You will be hated by all because of my name,
but not a hair on your head will be destroyed.
By your perseverance you will secure your lives.

Luke 21: 16-19

For you alone are holy.
All the nations will come
and worship before you,
for your righteous deeds have been revealed.

Rev. 15: 4

These opening days of Founder’s Week are the closing days of the liturgical year. The liturgical readings steer us toward a reflection on the end times, at the personal and the universal levels. In today’s readings we hear two aspects of the reflection: a description of the struggle and conflict that is part of all life and a promise of hope that the saving will and power of God will ultimately prevail.
At first glance, the promise of Jesus to his disciples seems contradictory. What does he mean by saying that as disciples we shall be handed over, and some of us even put to death, and yet not a hair on our heads will be destroyed? To appreciate this comment we need to return to Chapter 12 of Luke’s gospel. “I tell you, my friends, do not fear those who kill the body, and after that can do nothing more. . .But even the hairs of your head are all counted. Do not be afraid; you are of more value than many sparrows” (Luke 12: 4, 7). We are left to ponder the question: Where does our security and safety lie?
Life is filled with conflict, turmoil, difficulty, and pain.
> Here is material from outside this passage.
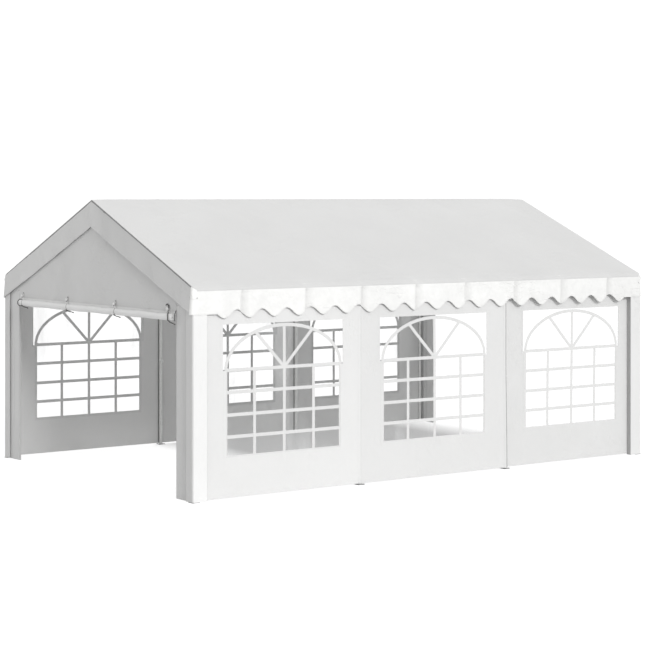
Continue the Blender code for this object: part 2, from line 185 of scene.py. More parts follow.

Not only that, to be sure, but it is undeniable that to attempt to live a life consistent with one’s deeper calling and vocation will necessarily bring with it many moments of difficulty, and often a troubling questioning of what we have accomplished with all of our efforts. But such concerns about our own efforts come precisely from the “perishable” level of our existence. From this perspective success, appreciation of others, status and recognition are the measure of our life. But from a different level, or ground, we are able to experience something that is indestructible. As Revelation expresses, we come to know the world and the lives of all as a part of the saving plan and will of God. The hope, as the author of Revelation sees it, is that at some point “all the nations” will come to know God’s saving power, and how that power has been at work, even when we have not been able to recognize it.
As we begin this celebration of Founder’s Week, may we pause and open ourselves to that ground of our being where the events, relationships, and works of our lives can reveal their true significance to us as part of God’s saving plan and continuing coming to birth of the Lord in our world.

The bosom of the Father is our own ground and our origin, in which we begin our life and our being. And out of our proper ground—that is, out of the Father and out of all that is living in him—there shines an eternal brightness, which is the birth of the Son…The ordinary ground of our eternal image always remains in obscurity. But the incommensurable brightness which shines out from this ordinary ground reveals and brings forth the hiddenness of God. All those who are elevated above their creaturehood into a contemplative life are one with this divine brightness, and they are the brightness itself. They see and feel and find, by means of this divine light, that they are themselves the same ordinary ground out of which this brightness immeasurably shines forth without measure.